What this task involves
Output the material beneath exactly, leaving nothing out.

[start]

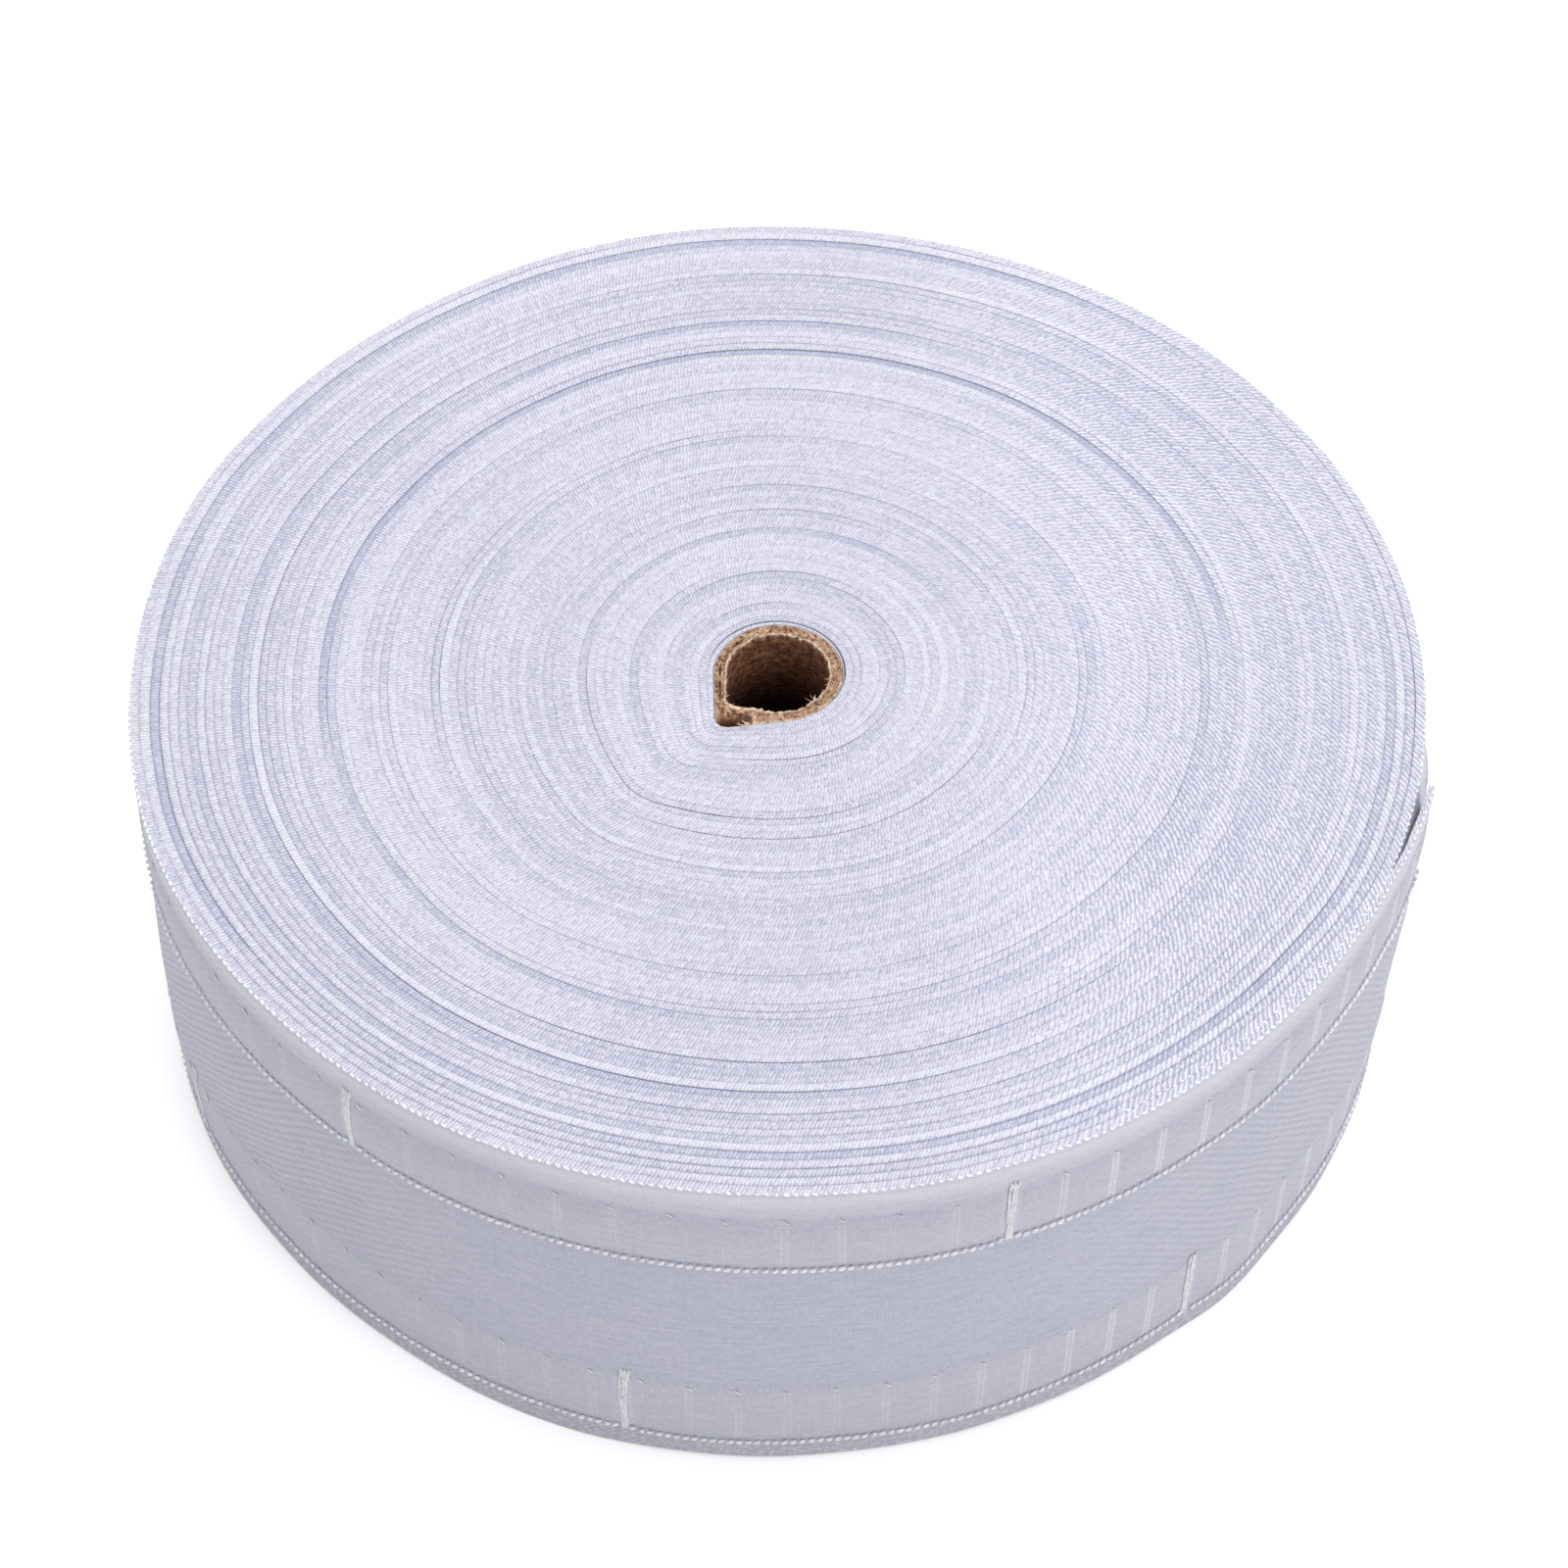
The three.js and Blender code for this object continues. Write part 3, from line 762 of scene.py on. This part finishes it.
def turn_lift(path):
    """How high each section's top lies, and how much wider its groove is."""
    radius = ROLL_RADIUS - TURN_STEP - path.sunk - path.pitch / 2
    inner = ROLL_RADIUS - TURN_STEP - path.depth
    share = (radius - inner) / (ROLL_RADIUS - TURN_STEP / 2 - inner)
    rings = []
    for place, lift, start, end in reversed(TOP_RINGS):
        half = (end - start) / 2
        past = apart(path.angle, (start + end) / 2) - half
        keep = np.ones_like(share) if half >= 180 else fade(past + STRETCH_FADE, 2 * STRETCH_FADE)
        rings.append((place, lift * keep))
    lift = np.zeros_like(share)
    for (low, low_lift), (high, high_lift) in zip(rings, rings[1:]):
        inside = (share >= low) & (share <= high)
        step = (share - low) / (high - low)
        lift = np.where(inside, low_lift + (high_lift - low_lift) * step * step * (3 - 2 * step), lift)
    lift = np.where(share > rings[-1][0], rings[-1][1], lift) * 0.8
    groove = np.zeros_like(share)
    for place, start, end, odd_lift, odd_groove in ODD_TURNS:
        near = np.abs(radius / ROLL_RADIUS - place) + apart(path.angle, (start + end) / 2) * 0.001
        centre = path.angle[np.argmin(near)]
        keep = fade(np.abs(path.angle - centre) - (end - start) / 2, 14)
        lift = lift + odd_lift * keep
        groove = groove + odd_groove * keep
    lift = lift * LIFT_KEPT
    for seed, size, spacing in SLOW_LIFTS:
        lift = lift + size * drift(seed, path.angle, spacing)
    # Some long stretches stand up, neighbouring turns differ, and the turns at the rim alternate at its sides
    lift = lift + 0.3 * np.maximum(drift(9, path.angle, 190) - 0.6, 0)
    swing = 2.4 * np.sin(np.radians(path.angle) + 1.2)
    lift = lift + 0.14 * drift(7, radius + swing, 3.6)
    rim = np.exp(-path.turns / 4)
    lift = lift + rim * 0.12 * np.cos(np.pi * path.turns) * fade(apart(path.angle, 275) - 60, 50)
    # Grooves open here and there, and widest round the tube
    groove = groove * 0.2 + 0.04 * np.maximum(drift(5, path.angle, 60) - 0.6, 0)
    core = sizes("tape").turns - path.turns
    groove = groove + 0.3 * hump(core - 0.4, 0.6) * fade(apart(path.angle, 60) - 80, 40)
    return np.minimum(lift, 0.72), groove


class HEADINGTAPE_OT_wound_turns(bpy.types.Operator):
    """Winds the tape's inner turns on the tube, from its inner end to the start of the outer turn"""

    bl_idname = "heading_tape.wound_turns"
    bl_label = "Wound Turns"

    def execute(self, context):
        tape = sizes("tape")
        path = wound_path()
        lift, groove = turn_lift(path)
        thick = np.clip(path.pitch - tape.groove - groove, 0.05, np.maximum(path.depth - path.sunk, 0.05))
        near_rim = np.exp(-path.turns / 7) * (0.3 + 0.7 * fade(apart(path.angle, 275) - 50, 60))
        crown = 0.65 + 0.4 * drift(8, path.angle, 90) + 0.9 * near_rim
        beside = [np.interp(-path.turns - step, -path.turns, lift) for step in (-1, 1)]
        # How far each turn stands above its neighbours, which the material paints as a highlight or as shade.
        ridge = lift - (beside[0] + beside[1]) / 2
        top = tape.width + lift
        foot = 0.14 + 0.13 * drift(6, path.angle, 50)
        arcs = np.abs(np.diff(np.radians(path.angle))) * (ROLL_RADIUS - path.sunk[1:])
        length = np.concatenate([[0], np.cumsum(arcs)])
        heights = [top - down * crown for across, down in TURN_TOP] + [foot + up for across, up in TURN_FOOT]
        height = np.stack(heights, axis=-1)
        rows = len(heights)
        below = np.stack([path.sunk + thick * (1 - across) for across, _ in TURN_TOP + TURN_FOOT], axis=-1)
        points = np.concatenate([on_winding(path, below, height), height[..., None]], axis=-1)
        split = len(height) * 6 // 10
        material = turn_edge_finish(settings().colours)
        for name, first, last in (("inner_turns", 0, split + 1), ("middle_turns", split, len(height))):
            columns = last - first
            ends = [range(rows), range((columns - 1) * rows, columns * rows)]
            u = np.repeat(length[first:last], rows + 1)
            layout = np.stack([u, np.tile(TURN_LAYOUT, columns)], axis=-1)
            layout = layout[strip_faces(columns, rows, laid_out=True).ravel()]
            layout = np.concatenate([layout, np.zeros((2 * rows, 2))])
            piece = new_mesh(name, points[first:last], [*strip_faces(columns, rows).tolist(), *ends], layout)
            ridges, near = (np.repeat(values[first:last], rows) for values in (ridge, near_rim))
            store(piece, ridge=ridges, near_rim=near)
            smooth_outward(piece, 70)
            settle(piece, "tape", material, "tape_roll")
        return {"FINISHED"}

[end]

Task response
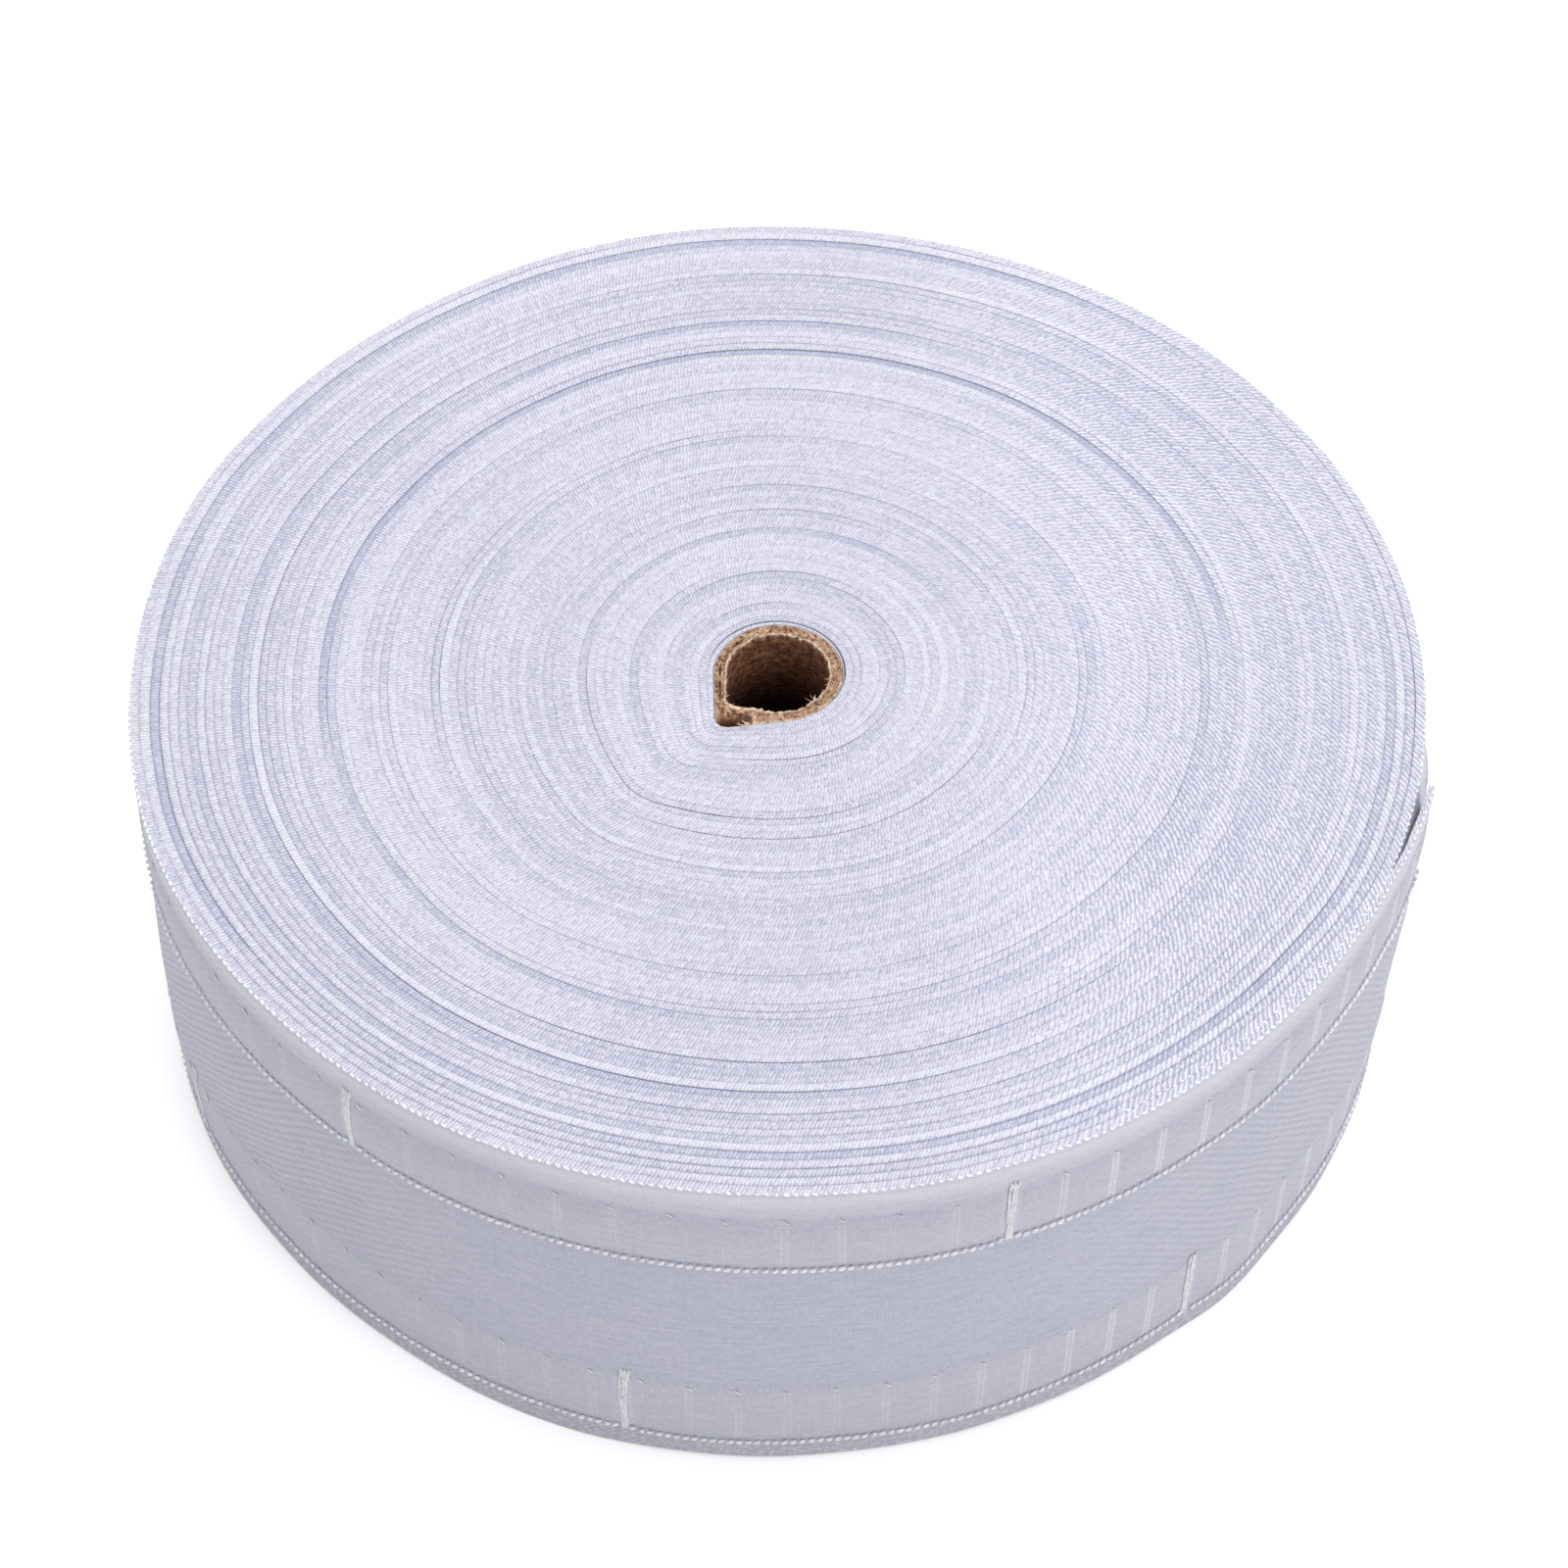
The three.js and Blender code for this object continues. Write part 3, from line 762 of scene.py on. This part finishes it.
def turn_lift(path):
    """How high each section's top lies, and how much wider its groove is."""
    radius = ROLL_RADIUS - TURN_STEP - path.sunk - path.pitch / 2
    inner = ROLL_RADIUS - TURN_STEP - path.depth
    share = (radius - inner) / (ROLL_RADIUS - TURN_STEP / 2 - inner)
    rings = []
    for place, lift, start, end in reversed(TOP_RINGS):
        half = (end - start) / 2
        past = apart(path.angle, (start + end) / 2) - half
        keep = np.ones_like(share) if half >= 180 else fade(past + STRETCH_FADE, 2 * STRETCH_FADE)
        rings.append((place, lift * keep))
    lift = np.zeros_like(share)
    for (low, low_lift), (high, high_lift) in zip(rings, rings[1:]):
        inside = (share >= low) & (share <= high)
        step = (share - low) / (high - low)
        lift = np.where(inside, low_lift + (high_lift - low_lift) * step * step * (3 - 2 * step), lift)
    lift = np.where(share > rings[-1][0], rings[-1][1], lift) * 0.8
    groove = np.zeros_like(share)
    for place, start, end, odd_lift, odd_groove in ODD_TURNS:
        near = np.abs(radius / ROLL_RADIUS - place) + apart(path.angle, (start + end) / 2) * 0.001
        centre = path.angle[np.argmin(near)]
        keep = fade(np.abs(path.angle - centre) - (end - start) / 2, 14)
        lift = lift + odd_lift * keep
        groove = groove + odd_groove * keep
    lift = lift * LIFT_KEPT
    for seed, size, spacing in SLOW_LIFTS:
        lift = lift + size * drift(seed, path.angle, spacing)
    # Some long stretches stand up, neighbouring turns differ, and the turns at the rim alternate at its sides
    lift = lift + 0.3 * np.maximum(drift(9, path.angle, 190) - 0.6, 0)
    swing = 2.4 * np.sin(np.radians(path.angle) + 1.2)
    lift = lift + 0.14 * drift(7, radius + swing, 3.6)
    rim = np.exp(-path.turns / 4)
    lift = lift + rim * 0.12 * np.cos(np.pi * path.turns) * fade(apart(path.angle, 275) - 60, 50)
    # Grooves open here and there, and widest round the tube
    groove = groove * 0.2 + 0.04 * np.maximum(drift(5, path.angle, 60) - 0.6, 0)
    core = sizes("tape").turns - path.turns
    groove = groove + 0.3 * hump(core - 0.4, 0.6) * fade(apart(path.angle, 60) - 80, 40)
    return np.minimum(lift, 0.72), groove


class HEADINGTAPE_OT_wound_turns(bpy.types.Operator):
    """Winds the tape's inner turns on the tube, from its inner end to the start of the outer turn"""

    bl_idname = "heading_tape.wound_turns"
    bl_label = "Wound Turns"

    def execute(self, context):
        tape = sizes("tape")
        path = wound_path()
        lift, groove = turn_lift(path)
        thick = np.clip(path.pitch - tape.groove - groove, 0.05, np.maximum(path.depth - path.sunk, 0.05))
        near_rim = np.exp(-path.turns / 7) * (0.3 + 0.7 * fade(apart(path.angle, 275) - 50, 60))
        crown = 0.65 + 0.4 * drift(8, path.angle, 90) + 0.9 * near_rim
        beside = [np.interp(-path.turns - step, -path.turns, lift) for step in (-1, 1)]
        # How far each turn stands above its neighbours, which the material paints as a highlight or as shade.
        ridge = lift - (beside[0] + beside[1]) / 2
        top = tape.width + lift
        foot = 0.14 + 0.13 * drift(6, path.angle, 50)
        arcs = np.abs(np.diff(np.radians(path.angle))) * (ROLL_RADIUS - path.sunk[1:])
        length = np.concatenate([[0], np.cumsum(arcs)])
        heights = [top - down * crown for across, down in TURN_TOP] + [foot + up for across, up in TURN_FOOT]
        height = np.stack(heights, axis=-1)
        rows = len(heights)
        below = np.stack([path.sunk + thick * (1 - across) for across, _ in TURN_TOP + TURN_FOOT], axis=-1)
        points = np.concatenate([on_winding(path, below, height), height[..., None]], axis=-1)
        split = len(height) * 6 // 10
        material = turn_edge_finish(settings().colours)
        for name, first, last in (("inner_turns", 0, split + 1), ("middle_turns", split, len(height))):
            columns = last - first
            ends = [range(rows), range((columns - 1) * rows, columns * rows)]
            u = np.repeat(length[first:last], rows + 1)
            layout = np.stack([u, np.tile(TURN_LAYOUT, columns)], axis=-1)
            layout = layout[strip_faces(columns, rows, laid_out=True).ravel()]
            layout = np.concatenate([layout, np.zeros((2 * rows, 2))])
            piece = new_mesh(name, points[first:last], [*strip_faces(columns, rows).tolist(), *ends], layout)
            ridges, near = (np.repeat(values[first:last], rows) for values in (ridge, near_rim))
            store(piece, ridge=ridges, near_rim=near)
            smooth_outward(piece, 70)
            settle(piece, "tape", material, "tape_roll")
        return {"FINISHED"}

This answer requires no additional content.